Section 4.   Parliamentary Authority.    The rules contained in Robert’s Rules of Order, Revised, shall govern the conduct of the business meetings of the Association in all cases to which they are applicable and in which they are not inconsistent with the Bylaws or special rules of order of the Organization.

 

ARTICLE VI - Government

 

Section 1.   Steering Committee.  The organization shall be governed by a steering committee made up of no less than five directors (voting) and corporate members (non- voting).  There must be a minimum of four elected officers on the steering committee who are voting members.

 

 Section 2.   Duties and Responsibilities of the Steering Committee. The steering committee shall be responsible for the general management of the organization including organizing meetings sponsored by the organization, recording minutes of all meetings, and all financial matters. In addition, it shall be responsible for proposing, reviewing and editing all amendments to the Bylaws of the Organization. Officers including a President, Vice President, Secretary and Treasurer for the organization shall be nominated by the steering committee at the annual meeting those years that end in odd numbers and serve for a two year term. Corporate members can assume any roles established except elected positions and positions that allow access to personal member information.

 

Section 3.   Election and Term of Directors.  Election of Officers shall be held every two years at the Annual meeting which occurs in those years that end in odd numbers. The Membership shall elect Officers to the steering committee for a two year term. Each Director shall hold office until the expiration of the term for which he/she was elected and until his/her successor has been elected and shall have qualified, or until his/her prior resignation or removal. 

Section 4.   Increase or Decrease in Number of Directors.  The number of directors may be increased or decreased by vote of the majority of all of the Directors or by a vote of the members.  No decrease number of directors shall shorten the term of any incumbent director.                   

 

Section 5.   Newly Created Directorships and Vacancies.   Newly created directorships resulting from an increase in the number of directors and vacancies may be filled by a vote of a majority of the directors then in office.  A director elected to fill a vacancy shall be elected to hold office for the unexpired term of his predecessor.

 

Section 6.   Resignation.  A director may resign at any time by giving written notice to the steering committee.  Unless otherwise specified in the notice, the resignation shall take effect upon receipt thereof by the steering committee and the acceptance of the resignation shall not be necessary to make it effective.

 

Section 7.   Quorum of Directors.  A majority of the entire steering committee shall constitute a quorum for the transaction of business or of any specified item of business. Each director shall have one vote. The vote of a majority of the directors shall be the Action of the steering committee.

   

Section 8.   Place and Time of Steering Committee Meetings.   the steering committee may hold its meetings either within or outside the state and at such times as it may determine.

 

Section 9.   Committees.  The steering committee may designate from among its members committees which shall serve at the pleasure of the steering committee.

   

ARTICLE VII - FINANCIAL

   

Section 1.   Fiscal Year.  The official fiscal year shall be from July 1st through June 30th.

 

Section 2.   Membership Dues.  Annual dues are payable at the Annual meeting. A Member shall be considered a paying member for that fiscal year or until the next Annual meeting. Dues may be also paid on our web page which will allow a Member to be on our mailing list and entitled to all member benefits during the fiscal year. 
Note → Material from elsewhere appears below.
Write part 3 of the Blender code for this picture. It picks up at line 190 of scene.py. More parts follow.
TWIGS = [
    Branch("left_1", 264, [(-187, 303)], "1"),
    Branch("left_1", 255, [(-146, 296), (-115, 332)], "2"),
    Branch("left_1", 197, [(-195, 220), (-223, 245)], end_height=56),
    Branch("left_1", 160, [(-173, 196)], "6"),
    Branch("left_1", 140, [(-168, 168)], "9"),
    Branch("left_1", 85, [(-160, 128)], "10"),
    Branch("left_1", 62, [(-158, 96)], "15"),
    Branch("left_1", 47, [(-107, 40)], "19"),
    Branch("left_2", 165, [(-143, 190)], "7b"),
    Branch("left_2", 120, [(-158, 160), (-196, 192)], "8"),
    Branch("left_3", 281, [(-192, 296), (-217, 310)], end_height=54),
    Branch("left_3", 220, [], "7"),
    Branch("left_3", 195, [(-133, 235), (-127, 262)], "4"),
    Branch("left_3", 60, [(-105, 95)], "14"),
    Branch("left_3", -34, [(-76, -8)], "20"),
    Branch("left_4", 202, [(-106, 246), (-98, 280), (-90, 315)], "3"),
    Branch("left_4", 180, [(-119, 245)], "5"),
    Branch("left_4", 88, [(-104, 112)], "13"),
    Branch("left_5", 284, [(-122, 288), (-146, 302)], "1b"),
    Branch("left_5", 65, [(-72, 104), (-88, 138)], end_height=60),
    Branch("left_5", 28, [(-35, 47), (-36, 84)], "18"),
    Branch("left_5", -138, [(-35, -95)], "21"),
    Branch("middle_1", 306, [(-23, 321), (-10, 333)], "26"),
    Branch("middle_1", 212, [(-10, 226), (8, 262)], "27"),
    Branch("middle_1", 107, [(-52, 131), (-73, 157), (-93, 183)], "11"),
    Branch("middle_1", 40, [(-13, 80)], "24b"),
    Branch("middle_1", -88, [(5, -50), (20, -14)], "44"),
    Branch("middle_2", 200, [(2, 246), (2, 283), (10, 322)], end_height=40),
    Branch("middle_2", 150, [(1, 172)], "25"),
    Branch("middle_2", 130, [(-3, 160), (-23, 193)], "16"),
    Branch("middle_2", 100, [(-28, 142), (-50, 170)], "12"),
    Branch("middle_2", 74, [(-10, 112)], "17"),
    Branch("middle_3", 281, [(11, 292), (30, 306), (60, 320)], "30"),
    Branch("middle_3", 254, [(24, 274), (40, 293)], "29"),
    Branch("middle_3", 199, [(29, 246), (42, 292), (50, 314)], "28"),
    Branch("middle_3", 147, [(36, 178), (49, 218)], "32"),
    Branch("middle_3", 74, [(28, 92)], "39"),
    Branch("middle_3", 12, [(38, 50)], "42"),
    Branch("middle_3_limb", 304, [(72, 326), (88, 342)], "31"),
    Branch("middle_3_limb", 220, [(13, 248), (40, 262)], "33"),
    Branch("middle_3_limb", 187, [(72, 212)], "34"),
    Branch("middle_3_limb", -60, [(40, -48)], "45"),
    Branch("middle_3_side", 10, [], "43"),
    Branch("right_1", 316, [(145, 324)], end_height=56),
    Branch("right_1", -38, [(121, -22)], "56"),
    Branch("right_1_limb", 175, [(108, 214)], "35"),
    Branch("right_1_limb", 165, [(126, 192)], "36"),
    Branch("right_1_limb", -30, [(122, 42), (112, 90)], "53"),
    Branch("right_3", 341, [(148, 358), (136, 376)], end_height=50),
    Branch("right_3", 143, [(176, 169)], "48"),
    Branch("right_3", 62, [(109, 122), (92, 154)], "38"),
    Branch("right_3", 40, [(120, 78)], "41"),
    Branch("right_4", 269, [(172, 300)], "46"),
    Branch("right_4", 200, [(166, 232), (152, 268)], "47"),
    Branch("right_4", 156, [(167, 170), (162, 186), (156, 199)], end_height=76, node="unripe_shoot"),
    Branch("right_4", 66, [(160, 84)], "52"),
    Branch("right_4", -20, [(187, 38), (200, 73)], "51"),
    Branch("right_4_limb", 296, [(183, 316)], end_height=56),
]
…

Section 3.   Meeting Support.  A Corporate or non-Corporate Member may provide meeting support. This entitles the corporation to be acknowledged for their support in the meeting brochure and on a poster at that meeting.
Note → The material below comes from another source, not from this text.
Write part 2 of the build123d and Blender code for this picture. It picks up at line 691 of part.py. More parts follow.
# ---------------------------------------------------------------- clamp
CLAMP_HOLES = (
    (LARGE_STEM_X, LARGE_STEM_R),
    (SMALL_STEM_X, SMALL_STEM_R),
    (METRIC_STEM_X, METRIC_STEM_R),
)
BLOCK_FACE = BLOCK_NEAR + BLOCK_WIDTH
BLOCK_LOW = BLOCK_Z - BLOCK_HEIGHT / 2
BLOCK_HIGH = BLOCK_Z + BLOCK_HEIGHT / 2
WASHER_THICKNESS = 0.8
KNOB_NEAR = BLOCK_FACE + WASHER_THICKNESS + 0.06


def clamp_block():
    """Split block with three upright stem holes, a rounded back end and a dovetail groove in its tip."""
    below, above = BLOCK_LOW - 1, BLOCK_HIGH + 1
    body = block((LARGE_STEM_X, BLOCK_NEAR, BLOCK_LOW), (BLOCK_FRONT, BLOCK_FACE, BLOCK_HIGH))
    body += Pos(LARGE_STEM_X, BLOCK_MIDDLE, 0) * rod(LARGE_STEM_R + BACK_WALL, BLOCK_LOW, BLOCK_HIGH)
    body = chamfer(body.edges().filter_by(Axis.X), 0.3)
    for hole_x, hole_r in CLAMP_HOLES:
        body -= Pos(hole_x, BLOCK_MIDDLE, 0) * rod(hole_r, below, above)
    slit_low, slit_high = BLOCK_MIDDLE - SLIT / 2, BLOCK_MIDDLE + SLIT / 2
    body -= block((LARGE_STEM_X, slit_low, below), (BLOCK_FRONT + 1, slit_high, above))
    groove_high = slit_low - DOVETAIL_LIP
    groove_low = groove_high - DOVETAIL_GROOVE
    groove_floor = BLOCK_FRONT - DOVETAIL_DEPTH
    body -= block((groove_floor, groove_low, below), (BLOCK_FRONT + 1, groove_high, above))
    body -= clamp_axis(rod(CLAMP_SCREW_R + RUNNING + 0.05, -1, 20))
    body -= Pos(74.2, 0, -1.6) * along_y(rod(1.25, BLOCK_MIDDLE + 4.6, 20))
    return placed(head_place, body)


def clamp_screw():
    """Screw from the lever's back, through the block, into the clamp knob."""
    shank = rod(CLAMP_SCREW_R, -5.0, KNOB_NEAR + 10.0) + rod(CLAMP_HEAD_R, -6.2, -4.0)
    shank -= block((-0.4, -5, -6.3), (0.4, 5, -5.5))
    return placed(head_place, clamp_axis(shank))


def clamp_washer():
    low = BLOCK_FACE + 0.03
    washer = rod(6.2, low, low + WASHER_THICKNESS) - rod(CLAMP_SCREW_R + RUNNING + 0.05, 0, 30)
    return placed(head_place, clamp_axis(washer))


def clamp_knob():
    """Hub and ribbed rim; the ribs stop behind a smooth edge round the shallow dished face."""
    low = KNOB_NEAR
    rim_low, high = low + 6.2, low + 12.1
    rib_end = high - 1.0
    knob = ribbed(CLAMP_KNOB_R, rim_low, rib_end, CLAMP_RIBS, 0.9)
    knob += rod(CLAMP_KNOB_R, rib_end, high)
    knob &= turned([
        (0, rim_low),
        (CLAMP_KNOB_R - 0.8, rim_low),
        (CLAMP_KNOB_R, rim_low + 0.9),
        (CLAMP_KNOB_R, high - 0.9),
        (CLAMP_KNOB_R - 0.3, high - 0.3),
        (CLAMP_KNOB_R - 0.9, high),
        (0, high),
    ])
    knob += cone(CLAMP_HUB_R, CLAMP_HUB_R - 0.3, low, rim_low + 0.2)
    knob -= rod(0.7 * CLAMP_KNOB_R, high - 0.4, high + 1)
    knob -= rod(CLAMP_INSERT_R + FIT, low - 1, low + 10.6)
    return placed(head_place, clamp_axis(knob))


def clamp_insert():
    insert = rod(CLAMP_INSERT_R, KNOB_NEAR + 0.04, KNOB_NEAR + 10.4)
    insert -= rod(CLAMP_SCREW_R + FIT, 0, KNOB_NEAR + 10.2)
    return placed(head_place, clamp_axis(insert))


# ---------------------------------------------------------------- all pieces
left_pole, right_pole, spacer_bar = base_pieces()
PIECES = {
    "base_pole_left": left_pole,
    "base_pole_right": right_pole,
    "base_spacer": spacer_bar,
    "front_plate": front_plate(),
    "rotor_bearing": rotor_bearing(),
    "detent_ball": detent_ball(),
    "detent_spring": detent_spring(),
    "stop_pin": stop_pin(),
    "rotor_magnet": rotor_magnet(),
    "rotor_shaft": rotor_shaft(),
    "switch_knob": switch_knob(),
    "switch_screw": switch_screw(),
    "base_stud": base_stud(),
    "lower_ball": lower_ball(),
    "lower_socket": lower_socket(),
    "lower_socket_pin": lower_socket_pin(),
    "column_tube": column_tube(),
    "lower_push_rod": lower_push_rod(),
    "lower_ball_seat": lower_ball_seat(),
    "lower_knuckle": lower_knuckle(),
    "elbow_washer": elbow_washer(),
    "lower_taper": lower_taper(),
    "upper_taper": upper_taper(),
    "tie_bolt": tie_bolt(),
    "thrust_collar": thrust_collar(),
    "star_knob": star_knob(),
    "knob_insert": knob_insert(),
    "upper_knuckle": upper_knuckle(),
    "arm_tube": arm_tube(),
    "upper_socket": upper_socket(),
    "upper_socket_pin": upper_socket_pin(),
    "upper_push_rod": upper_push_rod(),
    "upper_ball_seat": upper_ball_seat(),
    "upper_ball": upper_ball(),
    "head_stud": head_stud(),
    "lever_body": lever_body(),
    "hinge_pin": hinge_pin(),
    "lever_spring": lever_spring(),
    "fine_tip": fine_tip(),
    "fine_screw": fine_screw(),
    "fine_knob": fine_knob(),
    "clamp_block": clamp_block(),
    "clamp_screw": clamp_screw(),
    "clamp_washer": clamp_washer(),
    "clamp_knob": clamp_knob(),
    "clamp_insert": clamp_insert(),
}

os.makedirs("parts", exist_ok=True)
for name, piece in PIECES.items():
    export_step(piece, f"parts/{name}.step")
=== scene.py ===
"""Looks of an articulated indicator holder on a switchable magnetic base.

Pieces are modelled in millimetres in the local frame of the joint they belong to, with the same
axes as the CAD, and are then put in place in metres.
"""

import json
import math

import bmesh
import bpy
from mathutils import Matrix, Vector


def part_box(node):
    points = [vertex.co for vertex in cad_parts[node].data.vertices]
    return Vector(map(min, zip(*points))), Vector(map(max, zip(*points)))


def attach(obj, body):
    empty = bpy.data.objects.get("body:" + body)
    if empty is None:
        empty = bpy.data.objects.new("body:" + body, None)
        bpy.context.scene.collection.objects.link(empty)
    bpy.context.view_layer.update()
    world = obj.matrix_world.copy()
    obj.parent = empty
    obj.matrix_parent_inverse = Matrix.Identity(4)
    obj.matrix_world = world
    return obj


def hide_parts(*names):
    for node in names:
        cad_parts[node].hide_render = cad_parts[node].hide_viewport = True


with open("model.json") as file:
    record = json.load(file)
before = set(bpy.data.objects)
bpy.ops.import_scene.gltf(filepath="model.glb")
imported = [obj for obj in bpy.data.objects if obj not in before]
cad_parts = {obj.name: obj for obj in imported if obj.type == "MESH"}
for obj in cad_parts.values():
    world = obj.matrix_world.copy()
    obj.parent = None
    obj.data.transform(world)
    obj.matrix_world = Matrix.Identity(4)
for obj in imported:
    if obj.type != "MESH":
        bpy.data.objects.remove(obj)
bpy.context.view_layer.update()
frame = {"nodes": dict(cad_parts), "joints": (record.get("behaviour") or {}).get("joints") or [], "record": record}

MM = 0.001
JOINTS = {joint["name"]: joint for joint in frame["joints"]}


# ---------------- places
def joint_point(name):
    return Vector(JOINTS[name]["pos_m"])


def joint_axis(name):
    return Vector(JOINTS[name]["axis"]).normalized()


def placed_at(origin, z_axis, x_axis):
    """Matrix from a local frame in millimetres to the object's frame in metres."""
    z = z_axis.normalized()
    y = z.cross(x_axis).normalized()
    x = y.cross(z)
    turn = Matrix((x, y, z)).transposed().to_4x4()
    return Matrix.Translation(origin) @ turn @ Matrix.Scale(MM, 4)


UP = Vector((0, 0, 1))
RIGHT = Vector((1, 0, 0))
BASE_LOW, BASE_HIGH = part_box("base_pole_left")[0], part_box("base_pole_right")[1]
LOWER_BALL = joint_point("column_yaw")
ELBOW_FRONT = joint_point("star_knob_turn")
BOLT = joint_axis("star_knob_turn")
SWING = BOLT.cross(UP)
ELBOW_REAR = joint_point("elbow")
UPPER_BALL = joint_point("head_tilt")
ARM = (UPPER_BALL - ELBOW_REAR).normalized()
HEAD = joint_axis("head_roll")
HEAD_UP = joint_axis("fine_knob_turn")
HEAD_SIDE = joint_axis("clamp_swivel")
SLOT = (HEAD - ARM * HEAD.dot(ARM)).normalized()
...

Section 4.   Speaker Support.   A corporation may support a  non-promotional speaker for an individual  meeting.  This does not grant corporate membership to that corporation. A corporation may support a promotional speaker at a meeting only if they are a corporate member.

 

Section 5.   Divestiture.  It is intended that the existence of the organization shall be perpetual.  However, should the organization be terminated for any reason, the residual funds of the organization shall be assigned to one or more not-for-profit organizations engaged in scientific activities similar to those of the organization. The choice of the non-profit organization shall be determined by the steering committee. 

 

Section 6.   Compensation and Financial Benefit. As a courtesy and to facilitate the carrying out of duties, registration fees will be waived for Steering Committee members. Travel to meetings is the responsibility of the Committee member. However, when a meeting is held at a site that requires lodging, meals, or other expenses, such expenses may be compensated by the organization. Compensations must be approved by the Steering Committee and reported in the Minutes.

 

Section 7.   Proceedings for Addressing Conflict of Interest. Any member of the Steering Committee who stands to receive financial benefit, directly or indirectly, as the result of a transaction carried out by the Committee must disclose the potential conflict of interest. The Committee shall determine whether a conflict of interest exists. If a conflict of interest is found to exist, the Committee will determine whether to seek a more advantageous transaction or whether to proceed with the transaction without change. Failure to disclose conflict of interest may result in dismissal from the Steering Committee.

 

ARTICLE VIII - AMENDMENTS

   

The bylaws may be adopted, amended or repealed by the members at the time they are entitled to vote in the election of directors.  Bylaws may also be adopted, amended or repealed by the steering committee but any such change may be amended by the members entitled to vote as herein before provided.